I used to wonder why Game Show Network chose to emphasize "Match Game" so much in favor of other classic game shows, but sadly the answer is that’s really all they have to choose from.  In one of the all-time biggest crimes against humanity, network TV executives back in the late ‘70s decreed there wouldn’t be any future use for the videotapes of old game shows, thus many of them were either destroyed or re-used for other programming.  What a crying shame!  ABC and NBC were especially guilty of this practice, therefore virtually all of their game show output from the ‘60s and ‘70s is gone, apart from a handful of episodes of the original "Hollywood Squares" that are still in captivity.  At least CBS had the forethought to hang on to some of their game show videos, like "Match Game", "The Joker’s Wild" and the ‘60s version of "Password". A few shows from other networks survived, like "Let's Make A Deal", "$10,000 Pyramid" and "Card Sharks" but those are the rare exceptions.  Tragically, this generation has been deprived of seeing so many wonderful game shows from back in the day, like two early Alex Trebek classics like "The Wizard Of Odds" and "High Rollers", along with other classics like "Jackpot", "Split Second" and "Concentration", and especially shows that involved celebrity guests like "Baffle", "Celebrity Sweepstakes" and the '70s version of "Password" on ABC.

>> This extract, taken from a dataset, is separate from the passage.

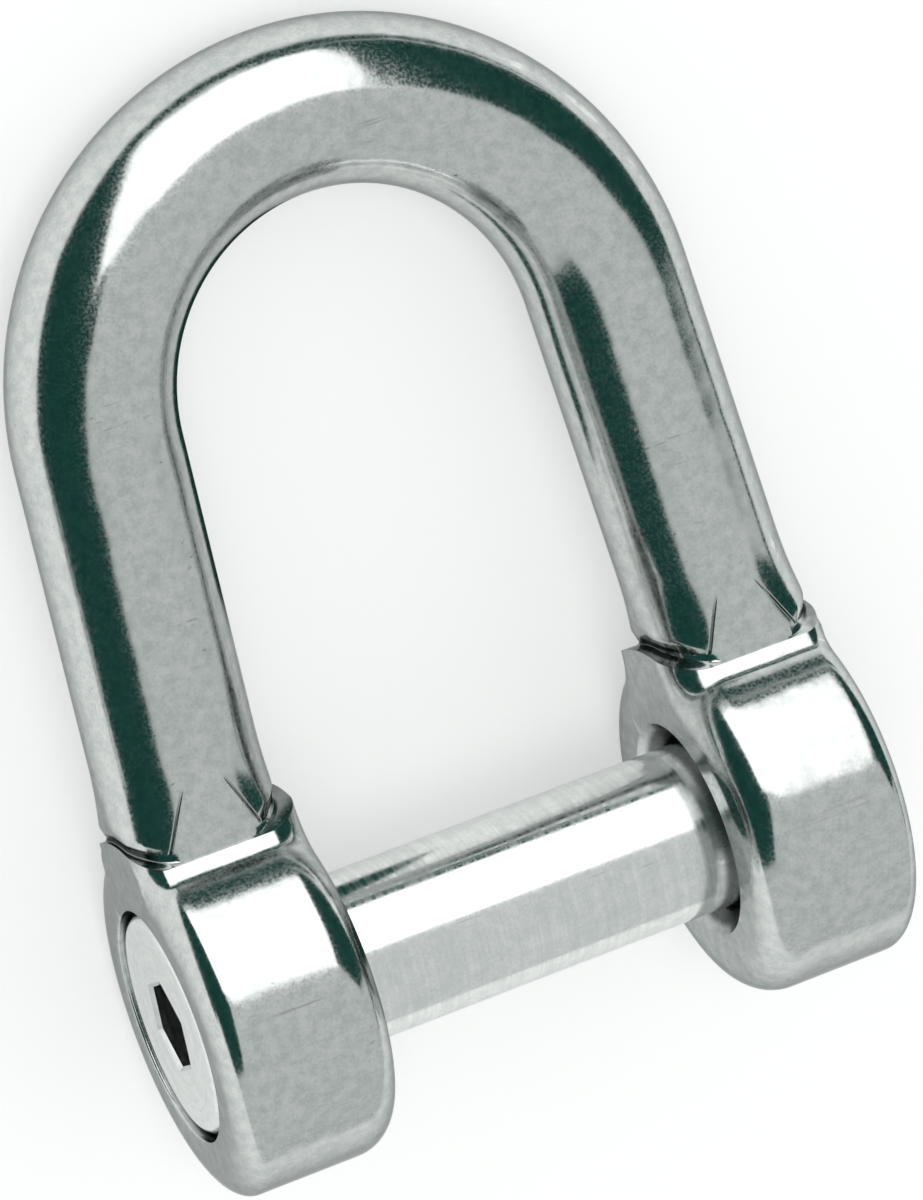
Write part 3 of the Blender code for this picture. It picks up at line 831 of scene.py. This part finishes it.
def forged_steel(groups):
    """Drop forged and barrel polished: patchy and softly waved, with painted shade in its holes and
    lines.
    """
    material, place, polish, wear, axis, colour = steel_base(
        "forged_steel", (FORGED_DARK, FORGED_LIGHT), FORGED_EDGE_TINT, groups,
        {"Patches per metre": 1700.0, "Grain per metre": 7000.0,
         "Grain depth": 0.0007 * MM, "Wave depth": 0.03 * MM},
        {"Pit depth": 0.03 * MM},
    )
    tree = material.node_tree
    hole = axis.outputs["In a hole"]
    crease = use_group(tree, groups["crease"], place, {}).outputs["Crease"]
    # painted shade: the holes, the notch and the creases get a darker colour
    painted_shade = maths(
        tree, "MAXIMUM",
        maths(tree, "MULTIPLY", hole, HOLE_PAINTED_SHADE),
        maths(tree, "MULTIPLY", axis.outputs["In the notch"], NOTCH_PAINTED_SHADE),
        maths(tree, "MULTIPLY", crease, CREASE_PAINTED_SHADE),
    )
    rough = maths(
        tree, "ADD",
        ramp_value(tree, polish.outputs["Grain"], *NOISE_SPAN, *FORGED_ROUGH),
        maths(tree, "MULTIPLY", hole, HOLE_ROUGH),
        maths(tree, "MULTIPLY", wear.outputs["Marks"], FORGED_MARK_ROUGH),
    )
    height = maths(
        tree, "ADD",
        polish.outputs["Height"],
        wear.outputs["Height"],
        maths(tree, "MULTIPLY", crease, -CREASE_DEPTH),
    )
    # the painted shade mixes the colour towards a near black teal
    finish_steel(material, mix_colour(tree, painted_shade, colour, PAINTED_SHADE_COLOUR), rough, height)
    return material


def turned_steel(groups):
    """Turned and polished: fine rings round the axis, on the head's face and along the shank."""
    material, _, polish, wear, axis, colour = steel_base(
        "turned_steel", (TURNED_DARK, TURNED_LIGHT), TURNED_EDGE_TINT, groups,
        {"Patches per metre": 1300.0, "Grain per metre": 6000.0,
         "Grain depth": 0.0004 * MM, "Wave depth": 0.006 * MM},
        {"Pit depth": 0.012 * MM},
    )
    tree = material.node_tree
    spread = tree.nodes.new("ShaderNodeCombineXYZ")
    for way, socket in (("Along", "X"), ("Radius", "Y")):
        scaled = maths(tree, "MULTIPLY", axis.outputs[way], RINGS_PER_METRE)
        tree.links.new(scaled, spread.inputs[socket])
    rings = noise(tree, spread.outputs["Vector"], 1.0)
    on_thread = ramp_value(tree, axis.outputs["Along"], *THREAD_FROM)
    colour = mix_colour(tree, ramp_value(tree, rings, *RING_SPAN, 0.0, RING_SHARE), colour, RING_COLOUR)
    colour = mix_colour(tree, maths(tree, "MULTIPLY", on_thread, THREAD_SHARE), colour, THREAD_COLOUR)
    rough = maths(
        tree, "ADD",
        ramp_value(tree, rings, *NOISE_SPAN, *TURNED_ROUGH),
        maths(tree, "MULTIPLY", on_thread, THREAD_ROUGH),
        maths(tree, "MULTIPLY", wear.outputs["Marks"], TURNED_MARK_ROUGH),
    )
    height = maths(
        tree, "ADD",
        polish.outputs["Height"],
        wear.outputs["Height"],
        maths(tree, "MULTIPLY", rings, RING_DEPTH),
    )
    finish_steel(material, colour, rough, height)
    return material


# The studio, seen from the shackle
STUDIO_GREY = (0.66, 0.69, 0.68)
STUDIO_REACH = 0.6
SOFT_BOX_LIGHT = (1.9, 1.9, 1.9)
FLAG_TEAL = (0.012, 0.062, 0.052)
CARD_CELLS = 16
# Name, corners, share of the reach, colour and softness of the edges. A corner is in degrees
# round from the crown towards the tapped side, and in degrees up from the floor.
SKY_CARDS = (
    ("left_flag", ((-115.0, 42.0), (-40.0, 68.0), (-18.0, -6.0), (-115.0, -6.0)), 1.0, FLAG_TEAL, 0.05),
    ("right_flag", ((38.0, 64.0), (98.0, 30.0), (98.0, -6.0), (4.0, -6.0)), 1.0, FLAG_TEAL, 0.08),
    ("soft_box", ((-44.0, 54.0), (56.0, 62.0), (24.0, 5.0), (-21.0, 3.0)), 0.9, SOFT_BOX_LIGHT, 0.05),
    ("right_strip", ((92.0, 6.0), (118.0, 4.0), (118.0, -4.0), (92.0, -4.0)), 0.95, FLAG_TEAL, 0.15),
)
# Name, lowest and highest corner, and softness of the edges
FLOOR_CARDS = (
    ("far_flag", (-0.58, 0.045), (0.12, 0.58), 0.03),
    ("near_flag", (-0.58, -0.03), (-0.11, 0.05), 0.03),
    # painted shadow: a dark card on the floor inside the bow, seen only in the steel, for the shade
    # there
    ("inner_flag", (-0.007, -0.004), (0.001, 0.023), 0.12),
)
FLOOR_CARD_LIFT = 0.2 * MM
FLOOR_SIZE = 6.0
FLOOR_COLOUR = (0.78, 0.78, 0.77)
FLOOR_GLOW = 0.34
LAMP_PLACE = (-0.15, 0.1, 0.7)
LAMP_SIZE = 0.35
LAMP_POWER = 1.25


def studio_world():
    """An even, pale surrounding light."""
    world = bpy.data.worlds.new("studio")
    world.use_nodes = True
    surround = world.node_tree.nodes["Background"]
    surround.inputs["Color"].default_value = (*STUDIO_GREY, 1.0)
    surround.inputs["Strength"].default_value = 1.0
    bpy.context.scene.world = world


def card_material(name, colour, softness):
    """Light of one colour that fades out towards the card's edges, by its own UV map."""
    material = bpy.data.materials.new(name)
    material.use_nodes = True
    tree = material.node_tree
    tree.nodes.clear()
    place = tree.nodes.new("ShaderNodeUVMap")
    place.uv_map = "card"
    split = tree.nodes.new("ShaderNodeSeparateXYZ")
    tree.links.new(place.outputs["UV"], split.inputs["Vector"])
    from_edge = [maths(tree, "PINGPONG", split.outputs[axis], 0.5) for axis in ("X", "Y")]
    mask = maths(tree, "MULTIPLY", *(ramp_value(tree, way, 0.0, softness) for way in from_edge))
    clear = tree.nodes.new("ShaderNodeBsdfTransparent")
    light = tree.nodes.new("ShaderNodeEmission")
    light.inputs["Color"].default_value = (*colour, 1.0)
    mix = tree.nodes.new("ShaderNodeMixShader")
    tree.links.new(mask, mix.inputs["Fac"])
    tree.links.new(clear.outputs["BSDF"], mix.inputs[1])
    tree.links.new(light.outputs["Emission"], mix.inputs[2])
    output = tree.nodes.new("ShaderNodeOutputMaterial")
    tree.links.new(mix.outputs["Shader"], output.inputs["Surface"])
    return material


def mixed_corners(corners):
    """Grid of points between four corners, mixed in even shares along both sides, and the shares."""
    share = np.linspace(0.0, 1.0, CARD_CELLS + 1)
    across, down = (part[..., None] for part in np.meshgrid(share, share))
    top = (1.0 - across) * corners[0] + across * corners[1]
    bottom = (1.0 - across) * corners[3] + across * corners[2]
    return (1.0 - down) * top + down * bottom, across, down


def sky_card(name, corners, reach, colour, softness):
    """A card on a sphere round the shackle: unit directions between its corners, times the reach."""
    turn, rise = np.radians(np.array(corners)).T
    ways = np.stack([np.sin(turn) * np.cos(rise), np.cos(turn) * np.cos(rise), np.sin(rise)], axis=-1)
    points, across, down = mixed_corners(ways)
    studio_card(name, unit(points) * STUDIO_REACH * reach, across, down, colour, softness)


def floor_card(name, low, high, softness):
    """A dark card that lies on the floor between two corners."""
    corners = np.array([(low[0], high[1]), high, (high[0], low[1]), low])
    points, across, down = mixed_corners(np.column_stack([corners, np.full(4, FLOOR_CARD_LIFT)]))
    studio_card(name, points, across, down, FLAG_TEAL, softness)


def studio_card(name, points, across, down, colour, softness):
    """A card of one colour, a grid of points, that only the polished steel sees."""
    index = np.arange(points[..., 0].size).reshape(points.shape[:2])
    quads = grid_faces(index, round_columns=False).reshape(-1, 4)
    mesh = bpy.data.meshes.new(name)
    mesh.from_pydata(points.reshape(-1, 3).tolist(), [], quads.tolist())
    flat = np.concatenate([across, down], axis=-1).reshape(-1, 2)
    mesh.uv_layers.new(name="card").data.foreach_set("uv", flat[quads.ravel()].ravel())
    mesh.materials.append(card_material(name, colour, softness))
    card = bpy.data.objects.new(name, mesh)
    bpy.context.scene.collection.objects.link(card)
    card.visible_camera = False
    card.visible_diffuse = False
    card.visible_shadow = False


def overhead_lamp():
    """A wide lamp above, for the soft shadow on the floor; the steel doesn't mirror it."""
    lamp = bpy.data.lights.new("overhead", "AREA")
    lamp.size = LAMP_SIZE
    lamp.energy = LAMP_POWER
    holder = bpy.data.objects.new("overhead", lamp)
    holder.location = LAMP_PLACE
    holder.rotation_euler = Vector(LAMP_PLACE).to_track_quat("Z", "Y").to_euler()
    holder.visible_glossy = False
    bpy.context.scene.collection.objects.link(holder)


def studio_floor():
    """A wide pale floor. Seen directly or in the steel it glows a little."""
    mesh = bpy.data.meshes.new("floor")
    reach = FLOOR_SIZE / 2
    corners = [(-reach, -reach, 0.0), (reach, -reach, 0.0), (reach, reach, 0.0), (-reach, reach, 0.0)]
    mesh.from_pydata(corners, [], [(0, 1, 2, 3)])
    material = bpy.data.materials.new("floor")
    material.use_nodes = True
    tree = material.node_tree
    shader = tree.nodes["Principled BSDF"]
    shader.inputs["Base Color"].default_value = (*FLOOR_COLOUR, 1.0)
    shader.inputs["Roughness"].default_value = 0.9
    shader.inputs["Specular IOR Level"].default_value = 0.0
    shader.inputs["Emission Color"].default_value = (1.0, 1.0, 1.0, 1.0)
    path = tree.nodes.new("ShaderNodeLightPath")
    rays = ("Is Camera Ray", "Is Glossy Ray", "Is Transmission Ray")
    seen = maths(tree, "MAXIMUM", *(path.outputs[ray] for ray in rays))
    glow = maths(tree, "MULTIPLY", seen, FLOOR_GLOW)
    tree.links.new(glow, shader.inputs["Emission Strength"])
    mesh.materials.append(material)
    floor = bpy.data.objects.new("floor", mesh)
    bpy.context.scene.collection.objects.link(floor)


def studio():
    """World, floor, lamp and cards."""
    bpy.context.scene.view_settings.view_transform = "Standard"
    studio_world()
    studio_floor()
    overhead_lamp()
    for card in SKY_CARDS:
        sky_card(*card)
    for card in FLOOR_CARDS:
        floor_card(*card)


# The view
CAMERA_BACK = (-17.27, 12.48)  # degrees round from the front and up, in the shackle's own frame
CAMERA_ROLL = math.radians(-16.14)
CAMERA_TARGET = (1.797 * MM, 14.501 * MM, 0.0)
CAMERA_DISTANCE = 283.9 * MM
CAMERA_LENS = 180.0


def make_camera():
    """The photograph's view: placed back from its target along its own axis, and rolled."""
    turn, rise = (math.radians(value) for value in CAMERA_BACK)
    back = np.array([math.sin(turn) * math.cos(rise), math.sin(rise), math.cos(turn) * math.cos(rise)])
    right = unit(np.cross([0.0, 1.0, 0.0], back))
    up = np.cross(back, right)
    rolled_right = math.cos(CAMERA_ROLL) * right + math.sin(CAMERA_ROLL) * up
    rolled_up = np.cross(back, rolled_right)
    place = lie_down(np.array(CAMERA_TARGET) + CAMERA_DISTANCE * back)
    lean = np.array(Matrix.Rotation(-LEAN, 3, "X"))
    axes = np.stack([lean @ rolled_right, lean @ rolled_up, lean @ back], axis=-1)
    camera = bpy.data.cameras.new("camera")
    camera.lens = CAMERA_LENS
    camera.clip_start = 0.01
    camera.clip_end = 10.0
    holder = bpy.data.objects.new("camera", camera)
    holder.matrix_world = Matrix.Translation(place) @ Matrix(axes.tolist()).to_4x4()
    bpy.context.scene.collection.objects.link(holder)
    bpy.context.scene.camera = holder


def main():
    """The two pieces, the studio and the view."""
    groups = {
        "polish": polish_group(), "wear": wear_group(),
        "axis": axis_group(), "crease": crease_group(),
    }
    body_points, body_quads = forging()
    forged = forged_steel(groups)
    make_piece("forged_body", body_points, [body_quads], forged, "bow", "shackle_body")
    pin_points, pin_quads, pin_caps = pin_surface()
    turned = turned_steel(groups)
    pin_faces = [pin_quads, pin_caps]
    make_piece("screw_pin", pin_points, pin_faces, turned, "screw_pin", "pin")
    studio()
    make_camera()


main()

There's also a short-lived game show that I would give my left nut to see just one episode of again, "The Magnificent Marble Machine".  It only ran for one season on NBC in 1974-75, which is roughly the same time Elton John's version of The Who's "Pinball Wizard" was all over the radio.  "TMMM" was this huge pinball machine that you could actually stand on, and the contestants had to maneuver the silver ball, which was about the size of a Volkswagen Beetle, around with these mammoth "flippers".  It was at least a creative show, if not a long-lived one.